↓↓↓

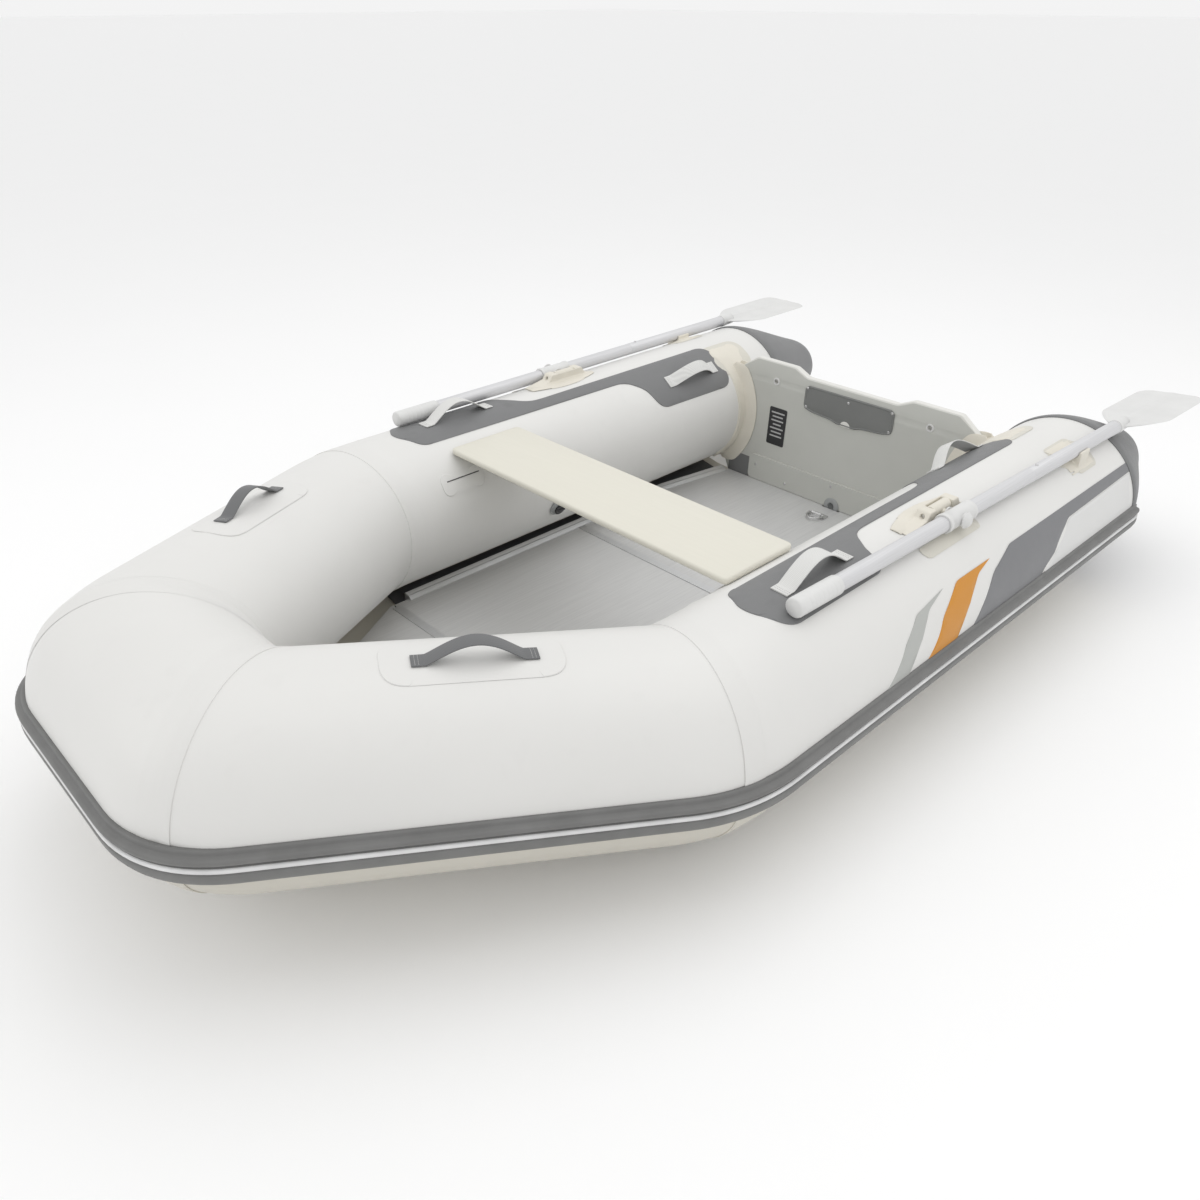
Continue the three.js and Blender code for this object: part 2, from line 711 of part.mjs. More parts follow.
add('floor_ring_base', ringBase(), steel);
add('floor_ring', wireRing(), steel);

// ---------------------------------------------------------------- seat

function seatBoard() {
  const bevel = 6;
  const shape = roundedRectangle(
    SEAT_AFT + bevel, SEAT_FRONT - bevel, -SEAT_HALF_WIDTH + bevel, SEAT_HALF_WIDTH - bevel, 24,
  );
  const g = new THREE.ExtrudeGeometry(shape, {
    depth: SEAT_THICKNESS - 2 * bevel, bevelSize: bevel, bevelThickness: bevel, bevelSegments: 3,
  });
  return g.translate(0, 0, SEAT_BOTTOM + bevel);
}

add('seat_board', seatBoard(), cream);

// ---------------------------------------------------------------- valves

const VALVE_RIM = 9;

function valveBody() {
  return turned([
    [10, -14], [VALVE_BARREL_R, -14], [VALVE_BARREL_R, 0.6], [27, 0.6], [27, 3], [21, VALVE_RIM],
    [14, VALVE_RIM], [14, 3], [10, 3], [10, -14],
  ], valveFoot, valveWay);
}

function valveCap() {
  const [plugR, capR, seat] = [13.6, 18, VALVE_RIM + GAP];
  const profile = [[0, 3.4], [plugR, 3.4], [plugR, seat], [capR, seat], [capR, 13], [0, 15]];
  const cap = turned(profile, valveFoot, valveWay);
  const finger = roundedRectangle(-13, 13, -2, 2, 1.5, 2);
  return join(cap, bar(finger, offset(valveFoot, valveWay, 12), offset(valveFoot, valveWay, 19), X));
}

addPair('valve', valveBody(), grey);
addPair('valve_cap', valveCap(), dark);

// ---------------------------------------------------------------- handles

// A webbing handle: flat feet on the tube and an arched grip between them.
function strapHandle(start, along, out, length, width, rise = HANDLE_RISE) {
  const foot = 24;
  const [lift, thickness] = [GAP + 1.5, 3];
  const span = length - 2 * foot;
  const steps = 10;
  const points = [[0, lift], [foot * 0.8, lift]];
  for (let i = 0; i <= steps; i++) {
    const s = i / steps;
    points.push([foot + span * s, lift + 1 + rise * Math.sin(Math.PI * s) ** 0.8]);
  }
  points.push([length - foot * 0.8, lift], [length, lift]);
  const path = points.map(([s, h]) => offset(start, along, s).addScaledVector(out, h));
  return swept(roundedRectangle(-width / 2, width / 2, 0, thickness, 1, 1), path, out);
}

function sideHandle(x, angle) {
  return strapHandle(roundTube(x, angle, TUBE_R), X, roundTube(0, angle, 1).sub(stern), 216, 38);
}

function bowHandle() {
  const middle = knee.clone().lerp(bowCorner, 0.5);
  const outboard = at(-quarterWay.y, quarterWay.x, 0).normalize();
  const up = quarterWay.clone().cross(outboard).normalize();
  const angle = degrees(87);
  const out = up.clone().multiplyScalar(Math.sin(angle)).addScaledVector(outboard, Math.cos(angle));
  const length = 208;
  const start = offset(offset(middle, quarterWay, -length / 2), out, TUBE_R);
  return strapHandle(start, quarterWay, out, length, 30, 34);
}

addPair('handle_fore', sideHandle(1075, 88), webbing);
addPair('handle_aft', sideHandle(284, 128), webbing);
addPair('handle_bow', bowHandle(), grey);

// ---------------------------------------------------------------- oars

const oarWay = OAR_GRIP_END.clone().sub(OAR_FERRULE).normalize();
const oarSide = Z.clone().cross(oarWay).normalize();
const oarUp = oarWay.clone().cross(oarSide);
const oarBasis = new THREE.Matrix4().makeBasis(oarWay, oarSide, oarUp).setPosition(OAR_FERRULE);
const collarAt = (LOCK_X - OAR_FERRULE.x) / oarWay.x; // distance of the collar's middle from the ferrule
const BUTTON_AT = 425;

// A turned piece on the oar's axis, with distances measured forward from the ferrule.
function onOar(profile, sides = 16) {
  const g = turned(profile, at(0, 0, 0), X, sides);
  return g.applyMatrix4(oarBasis);
}

function oarPoint(distance, side, up) {
  return at(distance, side, up).applyMatrix4(oarBasis);
}

const collarCentre = oarPoint(collarAt, 0, 0);
const stubHole = rod(STUB_R + GAP, oarPoint(collarAt, -40, 0), oarPoint(collarAt, 40, 0), 12);
const buttonHole = rod(3.9, oarPoint(BUTTON_AT, 0, 8), oarPoint(BUTTON_AT, 0, 30), 12);

const SLEEVE_END = 455; // where the two halves of the shaft meet
const insertR = OAR_R - OAR_WALL - GAP;

function shaftFore() {
  const end = OAR_GRIP_END.distanceTo(OAR_FERRULE) - 6;
  const inside = insertR - OAR_WALL;
  const start = SLEEVE_END - 70;
  return cut(onOar([
    [inside, start], [insertR, start], [insertR, SLEEVE_END], [OAR_R, SLEEVE_END], [OAR_R, end],
    [inside, end], [inside, start],
  ]), stubHole, buttonHole);
}

function shaftAft() {
  const inside = OAR_R - OAR_WALL;
  const end = SLEEVE_END - GAP;
  return cut(onOar([[inside, 0], [OAR_R, 0], [OAR_R, end], [inside, end], [inside, 0]]), buttonHole);
}

function oarGrip() {
  const length = OAR_GRIP_END.distanceTo(OAR_FERRULE);
  const bore = OAR_R + GAP;
  return onOar([
    [bore, length - 128], [OAR_R + 2, length - 128], [OAR_R + 3, length - 120], [OAR_R + 3, length - 8],
    [OAR_R - 1, length], [0, length], [0, length - 4], [bore, length - 4], [bore, length - 128],
  ]);
}

// A spring button locks the two halves of the shaft together.
function oarButton() {
  const top = OAR_R + 3;
  const shape = [[0, 9], [6, 9], [6, 11], [3.5, 11], [3.5, top - 1], [2.4, top], [0, top]];
  const g = turned(shape, at(0, 0, 0), Z, 12);
  return g.translate(BUTTON_AT, 0, 0).applyMatrix4(oarBasis);
}

function oarCollar() {
  const half = COLLAR_LENGTH / 2;
  const bore = OAR_R + 0.5;
  const [start, end] = [collarAt - half, collarAt + half];
  const sleeve = onOar([
    [bore, start], [COLLAR_R - 1.5, start], [COLLAR_R, start + 2], [COLLAR_R, end - 2],
    [COLLAR_R - 1.5, end], [bore, end], [bore, start],
  ]);
  const boss = rod(15, oarPoint(collarAt, -COLLAR_R - 1, 0), oarPoint(collarAt, COLLAR_R + 1, 0), 16);
  const shaft = rod(bore, oarPoint(collarAt - 80, 0, 0), oarPoint(collarAt + 80, 0, 0), 16);
  return cut(join(sleeve, boss), shaft, stubHole);
}

// The blade: a neck that plugs into the shaft, spreading into a thin ribbed paddle.
function oarBlade(roll) {
  const plugR = 13.5;
  const profile = [[0, -60], [OAR_R, -60], [OAR_R, -GAP], [plugR, -GAP], [plugR, 70], [0, 70]];
  const neck = turned(profile, at(0, 0, 0), X);
  const paddle = bent(10, 6, (u, v, w) => {
    const s = u;
    const spread = Math.sin((Math.PI / 2) * Math.min(s / 0.68, 1)) ** 1.3;
    const close = s > 0.8 ? Math.sqrt(1 - ((s - 0.8) / 0.2) ** 2 * 0.72) : 1;
    const half = THREE.MathUtils.lerp(12, BLADE_HALF_WIDTH, spread) * close;
    const across = 2 * v - 1;
    const thick = 2.2 + 6 * Math.exp(-((across * half / 11) ** 2)) * (1 - 0.85 * s);
    return at(-30 - (BLADE_LENGTH - 30) * s, across * half, (w - 0.5) * 2 * thick);
  });
  return join(neck, paddle).rotateX(roll).applyMatrix4(oarBasis);
}

addPair('oar_shaft_fore', shaftFore(), aluminium);
addPair('oar_shaft_aft', shaftAft(), aluminium);
addPair('oar_grip', oarGrip(), plastic);
addPair('oar_button', oarButton(), steel);
addPair('oar_collar', oarCollar(), plastic);
add('oar_blade_port', oarBlade(BLADE_ROLL), plastic);
add('oar_blade_starboard', mirrored(oarBlade(-BLADE_ROLL)), plastic);

// ---------------------------------------------------------------- oarlocks and oar holders

const lockAft = LOCK_X - LOCK_BAY / 2;
const lockFront = LOCK_X + LOCK_BAY / 2;
const pinAt = (x) => at(x, PIN_Y, PIN_Z);

// The base: a fish-shaped foot on the tube with a ridge that carries two lugs.
function oarlockBase() {
  const [tipAft, tipFront, middleAngle] = [LOCK_X - 98, LOCK_X + 140, 84];
  const foot = bent(12, 6, (u, v, w) => {
    const half = 4 + 7.5 * Math.sin(Math.PI * u) ** 0.9;
    const edge = Math.min(1, 3 * Math.min(v, 1 - v) + 0.2);
    const [x, angle] = [THREE.MathUtils.lerp(tipAft, tipFront, u), middleAngle + half * (2 * v - 1)];
    return roundTube(x, angle, TUBE_R - 2 + w * (2 + 4 * edge));
  });
  const ridgeTop = PIN_Z + 12;
  const low = TUBE_R - 30;
  const lug = 26;
  const side = polygon([
    [tipAft + 4, low], [tipFront - 6, low], [tipFront - 6, TUBE_R - 2], [lockFront + lug + 8, PIN_Z - 4],
    [lockFront + lug, ridgeTop - 4], [lockFront + lug - 4, ridgeTop], [lockAft - lug + 4, ridgeTop],
    [lockAft - lug, ridgeTop - 4], [lockAft - lug - 8, PIN_Z - 4], [tipAft + 4, TUBE_R - 2],
  ]);
  const ridge = new THREE.ExtrudeGeometry(side, { depth: 32, bevelEnabled: false });
  ridge.rotateX(Math.PI / 2).translate(0, PIN_Y + 15, 0);
  const bay = rod(KNUCKLE_R + 0.7, pinAt(lockAft), pinAt(lockFront), 32);
  const bayTop = box(lockAft, lockFront, PIN_Y - KNUCKLE_R - 0.7, PIN_Y + 60, PIN_Z, PIN_Z + 40);
  const bayOut = box(lockAft, lockFront, PIN_Y, PIN_Y + 60, PIN_Z - 15, PIN_Z + 1);
  const bore = rod(PIN_R + 0.1, pinAt(lockAft - 18), pinAt(lockFront + lug + 10));
  const clearance = bar(roundPolygon(TUBE_R + GAP, TUBE_SIDES), at(600, TUBE_Y, 0), at(1000, TUBE_Y, 0));
  return cut(join(foot, ridge), bay, bayTop, bayOut, bore, clearance);
}

function oarlockPin() {
  return rod(PIN_R, pinAt(lockAft - 17), pinAt(lockFront + 25));
}

// The block turns on the pin and carries the stub that the oar's collar swings on.
function oarlockBlock() {
  const knuckle = rod(KNUCKLE_R, pinAt(lockAft + 0.5), pinAt(lockFront - 0.5), 28);
  const root = oarPoint(collarAt, PIN_Y - collarCentre.y, 0);
  const shoulder = rod(8, root, oarPoint(collarAt, -COLLAR_R - 1.6, 0));
  const stub = rod(STUB_R, root, oarPoint(collarAt, COLLAR_R + 12, 0));
  return cut(join(knuckle, shoulder, stub), rod(PIN_R + 0.1, pinAt(lockAft), pinAt(lockFront)));
}

// The cap is pressed over the stub's end and keeps the collar on.
function oarlockCap() {
  const start = oarPoint(collarAt, COLLAR_R + 1.4, 0);
  const bore = STUB_R + GAP;
  const profile = [[bore, 0], [18, 0], [18, 3], [13, 8], [0, 13.5], [0, 11], [bore, 11], [bore, 0]];
  return turned(profile, start, oarSide);
}

// The holder: a foot on the tube and a cradle, open upward, for the oar's shaft.
function oarHolder() {
  const distance = (HOLDER_X - OAR_FERRULE.x) / oarWay.x;
  const centre = oarPoint(distance, 0, 0);
  const angle = THREE.MathUtils.radToDeg(Math.atan2(centre.z, centre.y - TUBE_Y));
  const foot = bent(4, 8, (u, v, w) => {
    const edge = Math.min(1, 3 * Math.min(v, 1 - v, u, 1 - u) + 0.3);
    return roundTube(HOLDER_X - 62 + 124 * u, angle - 13 + 26 * v, TUBE_R - 2 + w * (2 + 3.5 * edge));
  });
  const post = box(HOLDER_X - 24, HOLDER_X + 24, centre.y - 24, centre.y + 24, centre.z - 45, centre.z + 3);
  const channel = rod(OAR_R + 0.6, oarPoint(distance - 60, 0, 0), oarPoint(distance + 60, 0, 0), 28);
  const gape = OAR_R + 0.9;
  const mouth = box(HOLDER_X - 60, HOLDER_X + 60, centre.y - gape, centre.y + gape, centre.z, centre.z + 40);
  const clearance = bar(roundPolygon(TUBE_R + GAP, TUBE_SIDES), at(50, TUBE_Y, 0), at(400, TUBE_Y, 0));
  return cut(join(foot, post), channel, mouth, clearance);
}

addPair('oarlock_base', oarlockBase(), ivory);
addPair('oarlock_pin', oarlockPin(), steel);
addPair('oarlock_block', oarlockBlock(), ivory);
addPair('oarlock_cap', oarlockCap(), ivory);
addPair('oar_holder', oarHolder(), ivory);

const dinghy = new THREE.Group();
dinghy.name = 'dinghy';
dinghy.add(boat);

export default dinghy;
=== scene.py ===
"""The looks of an inflatable dinghy, built round its CAD frame. Metres: +X forward, +Y port, +Z up."""

import math

import bmesh
import bpy
from mathutils import Matrix, Vector, geometry, noise


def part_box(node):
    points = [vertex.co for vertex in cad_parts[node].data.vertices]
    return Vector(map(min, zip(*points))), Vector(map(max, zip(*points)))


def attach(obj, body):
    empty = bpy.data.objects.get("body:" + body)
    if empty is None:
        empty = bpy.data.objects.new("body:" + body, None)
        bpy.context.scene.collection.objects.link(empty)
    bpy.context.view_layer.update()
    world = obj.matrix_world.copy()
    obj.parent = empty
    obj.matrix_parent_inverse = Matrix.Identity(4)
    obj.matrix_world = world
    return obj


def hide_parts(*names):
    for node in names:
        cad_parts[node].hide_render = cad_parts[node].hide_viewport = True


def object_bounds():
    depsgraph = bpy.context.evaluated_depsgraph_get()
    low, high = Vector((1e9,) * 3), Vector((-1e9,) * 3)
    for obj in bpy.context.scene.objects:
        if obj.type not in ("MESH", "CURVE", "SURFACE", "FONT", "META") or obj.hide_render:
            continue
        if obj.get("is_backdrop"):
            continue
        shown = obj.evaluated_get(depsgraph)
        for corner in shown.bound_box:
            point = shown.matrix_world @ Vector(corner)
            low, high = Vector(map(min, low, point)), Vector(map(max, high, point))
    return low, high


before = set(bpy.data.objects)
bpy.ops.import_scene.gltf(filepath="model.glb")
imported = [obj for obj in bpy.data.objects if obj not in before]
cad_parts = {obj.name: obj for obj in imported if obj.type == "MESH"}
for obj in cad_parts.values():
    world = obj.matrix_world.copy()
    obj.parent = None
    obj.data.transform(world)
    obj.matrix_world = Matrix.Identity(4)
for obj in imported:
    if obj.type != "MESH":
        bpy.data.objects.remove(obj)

cad_low, cad_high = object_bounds()

MM = 0.001
X, Y, Z = Vector((1, 0, 0)), Vector((0, 1, 0)), Vector((0, 0, 1))
SIDES = (("port", 1), ("starboard", -1))

# ---------------------------------------------------------------- places, from the frame

side_low, side_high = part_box("side_tube_port")
bow_low, bow_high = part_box("bow_tube")
board_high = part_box("transom_board")[1]
seat_low, seat_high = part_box("seat_board")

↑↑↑

TASK OBJECTIVE.
Working from the data above, extract solely the lines from the one containing "addPair('oarlock_base', oarlockBase(), ivory);" through the one containing "cad_parts[node].hide_render = cad_parts[node].hide_viewport", exactly as they appear, both included.

RESPONSE.
addPair('oarlock_base', oarlockBase(), ivory);
addPair('oarlock_pin', oarlockPin(), steel);
addPair('oarlock_block', oarlockBlock(), ivory);
addPair('oarlock_cap', oarlockCap(), ivory);
addPair('oar_holder', oarHolder(), ivory);

const dinghy = new THREE.Group();
dinghy.name = 'dinghy';
dinghy.add(boat);

export default dinghy;
=== scene.py ===
"""The looks of an inflatable dinghy, built round its CAD frame. Metres: +X forward, +Y port, +Z up."""

import math

import bmesh
import bpy
from mathutils import Matrix, Vector, geometry, noise


def part_box(node):
    points = [vertex.co for vertex in cad_parts[node].data.vertices]
    return Vector(map(min, zip(*points))), Vector(map(max, zip(*points)))


def attach(obj, body):
    empty = bpy.data.objects.get("body:" + body)
    if empty is None:
        empty = bpy.data.objects.new("body:" + body, None)
        bpy.context.scene.collection.objects.link(empty)
    bpy.context.view_layer.update()
    world = obj.matrix_world.copy()
    obj.parent = empty
    obj.matrix_parent_inverse = Matrix.Identity(4)
    obj.matrix_world = world
    return obj


def hide_parts(*names):
    for node in names:
        cad_parts[node].hide_render = cad_parts[node].hide_viewport = True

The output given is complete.